Fun with functors

I have been slowly working through some more Haskell with help from Tony.

1. Quickly worked through the previous stuff we did to refresh my memory.


2. Consider a simplified version of the Eq type class.

   class Eq a where 
     (==) :: a -> a -> Bool

   The type variable a is polymorphic over types. Now consider the Functor type class.

   class Functor f where
     fmap :: (a -> b) -> f a -> f b

   Here we have an example of higher-order polymorphism, e.g. f a, f b. The type variables a and b are polymorphic over types as before, but f is polymorphic over type constructors. Note that f has kind * -> * as it is applied to a single type variable in both cases.


3. The Maybe type constructor has kind * -> *. We have effectively already written the Functor implementation, i.e. the mmap function in the previous work.

   class Functor' f where
     (<$>) :: (a -> b) -> f a -> f b
   
   instance Functor' Maybe where
     (<$>) = mmap



4. Observe that -> is a type constructor with kind * -> * -> *. Given two types a and b, a->b is the type of functions mapping elements of type a to elements of type b.
   
   We can't write a Functor instance for the -> type constructor as their kinds are different. However we can partially apply a polymorphic type, lets call it t which gives ((->) t) and has kind * -> *.


5. Exercise: write an instance of Functor for functions:

   instance Functor' ((->) t) where
     (<$>) = error "todo"

   Looks a little nasty when you first see it.
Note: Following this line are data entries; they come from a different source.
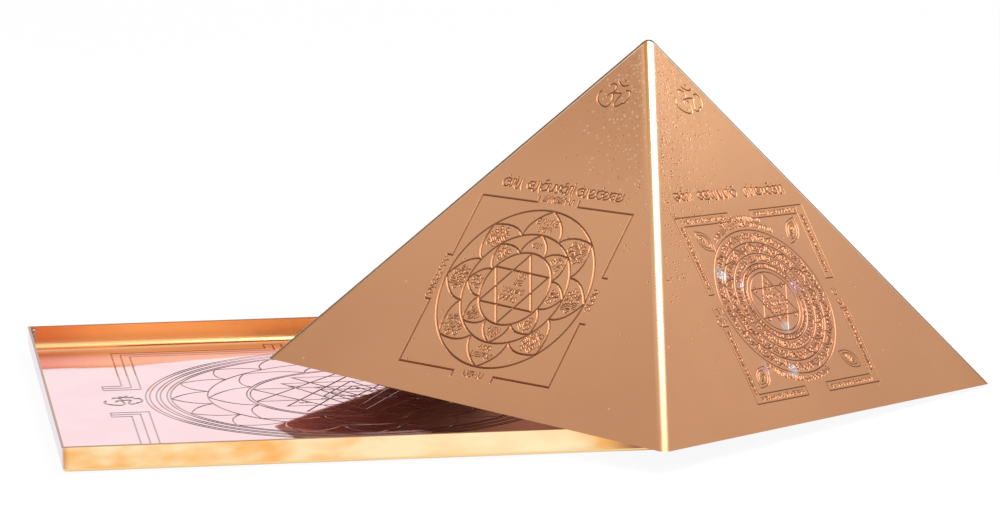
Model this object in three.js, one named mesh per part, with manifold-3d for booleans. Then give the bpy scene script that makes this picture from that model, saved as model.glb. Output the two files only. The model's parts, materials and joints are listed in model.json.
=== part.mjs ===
// Vastu pyramid: a folded copper pyramid cover lying askew on its shallow square tray.
// Millimetres, +Z up. The origin is the centre of the tray's underside. The tray's front
// wall faces -Y. The cover leans on the tray's front and back rims and on its right corner.

import * as THREE from 'three';
import { mergeVertices } from 'three/addons/utils/BufferGeometryUtils.js';
import Module from 'manifold-3d';

const wasm = await Module();
wasm.setup();

// Cover: one sheet, folded along three ridges and closed along the fourth
const cover_base = 101.6;
const cover_height = 66.2;
const cover_gauge = 0.5;
const ridge_radius = 2.0;
const ridge_steps = 12;
const tip_flat = 0.1;
const tip_scales = [0.8, 0.55, 0.28];

// Closing seam on the back ridge: a slit outside and a lap tab behind it
const seam_gap = 0.3;
const seam_edge = 0.6;
const seam_tab_width = 7.0;
const seam_foot_clearance = 1.5;
const seam_stop = 4.0;
const tab_stop = 10.0;
const tab_taper = 4.0;
const tab_bite = 0.1;
const seam_bead = 1.0;
const bead_steps = 4;

// Tray: a folded square pan with a butt joint at each corner
const tray_side = 113.0;
const tray_height = 5.0;
const tray_gauge = 0.5;
const tray_bend_radius = 1.5;
const bend_steps = 5;
const corner_slit = 0.3;
const relief_radius = 0.5;
const relief_sides = 12;
const corner_bead = 0.7;
const corner_bead_rise = 0.1;
const corner_bead_stop = 0.5;
const fillet_fullness = 0.3;

// Where the cover lies on the tray: its middle is past the tray's right wall by
// cover_overhang, and nearer the front than the back by cover_forward
const cover_overhang = 2.4;
const cover_forward = 4.2;
const cover_turn = THREE.MathUtils.degToRad(41.15);
const rest_gap = 0.3;
const settling_passes = 12;

// Room between pieces that solder joins, and how far a cutting solid overshoots
const solder_gap = 0.3;
const overshoot = 1.0;

const copper = new THREE.MeshStandardMaterial({ color: 0xc68a5f, roughness: 0.3, metalness: 1 });
const bright_copper = new THREE.MeshStandardMaterial({ color: 0xe0a07c, roughness: 0.1, metalness: 1 });
const solder = new THREE.MeshStandardMaterial({ color: 0xb9b4aa, roughness: 0.4, metalness: 1 });

// Solids from geometries, and back
function toSolid(geometry) {
  const bare = geometry.clone();
  bare.deleteAttribute('normal');
  bare.deleteAttribute('uv');
  const merged = mergeVertices(bare);
  return new wasm.Manifold(new wasm.Mesh({
    numProp: 3,
    vertProperties: merged.attributes.position.array,
    triVerts: new Uint32Array(merged.index.array),
  }));
}

function toNode(solid, name, material) {
  const mesh = solid.getMesh();
  const geometry = new THREE.BufferGeometry();
  geometry.setAttribute('position', new THREE.BufferAttribute(mesh.vertProperties, 3));
  geometry.setIndex(new THREE.BufferAttribute(mesh.triVerts, 1));
  geometry.computeVertexNormals();
  const node = new THREE.Mesh(geometry, material);
  node.name = name;
  return node;
}

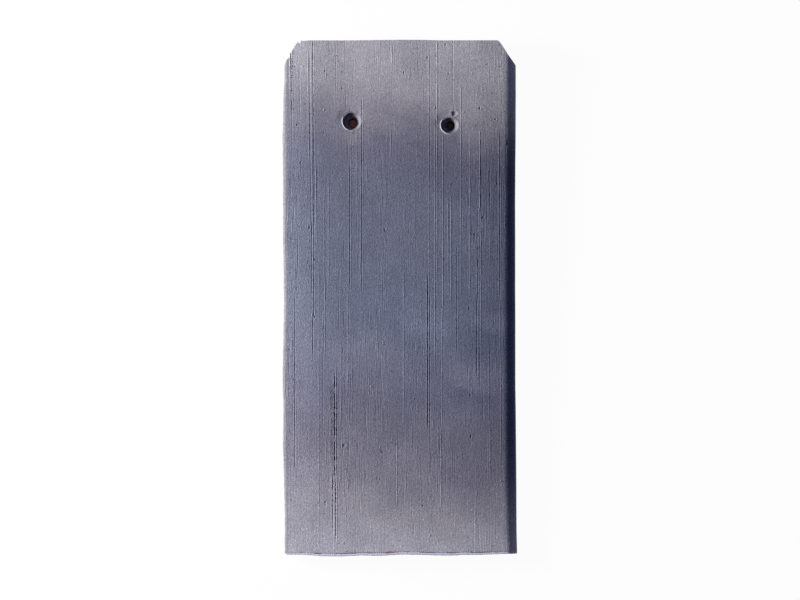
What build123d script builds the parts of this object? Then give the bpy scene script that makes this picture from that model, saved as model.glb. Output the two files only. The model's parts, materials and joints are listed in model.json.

Its a bit easier if you write out the type signature with the type constructor applied.

   <$> :: (a -> b) -> ((->) t a) -> ((->) t b)

   It is more obvious in infix form.

   <$> :: (a -> b) -> (t -> a) -> (t -> b)

   Now it is fairly easy to come up with an implementation.


6. Exercise: just for fun, write a Monad instance:

   class (Functor' m) => Monad' m where
     flatMap :: (a -> m b) -> m a -> m b
     pure    :: a -> m a
   
   instance Monad' ((->) t) where
     flatMap = error "todo"
     pure    = error "todo"

   Again writing out the type signatures helps.


7. Note the laws that all Functor instances should satisfy.

   fmap id == id
   fmap (f . g) == fmap f . fmap g

   The combination of the Functor type class and these laws define a particular concept/pattern. Intuitively function composition and the traditional map function seem like very different things, yet they are both instances of this abstraction.


8. Exercise: write an implementation for:

   (<***>) :: (Functor f, Functor g) => (a -> b) -> g (f a) -> g (f b)

   It took me a while, with help, so the answer is at the bottom of the post.

This is all well and good, but what use is it? Here are two examples of using the <***> function.

Example 1

data Connection = Connection

newtype Conn a = Conn {
  conn :: Connection -> a
}

instance Functor Conn where
  k `fmap` Conn z = Conn (k . z)

data ResultSet = ResultSet
data Person = Person

f :: ResultSet -> Person
f = undefined

executeQuery :: String -> Conn ResultSet
executeQuery = undefined

k :: String -> Conn Person
k = f <***> executeQuery

Example 2

g :: Maybe [Bool] -> Maybe [String]
g = (<***>) show

Useful references.

1. A Gentle Introduction to Haskell: 2 Values, Types, and Other Goodies


2. Functional Programming with Overloading and Higher-Order Polymorphism

Answer for 7.

(<***>) :: (Functor f, Functor g) => (a -> b) -> g (f a) -> g (f b)
f <***> g = (f `fmap`) `fmap` g

Or in point free form.

(<***>) = fmap . fmap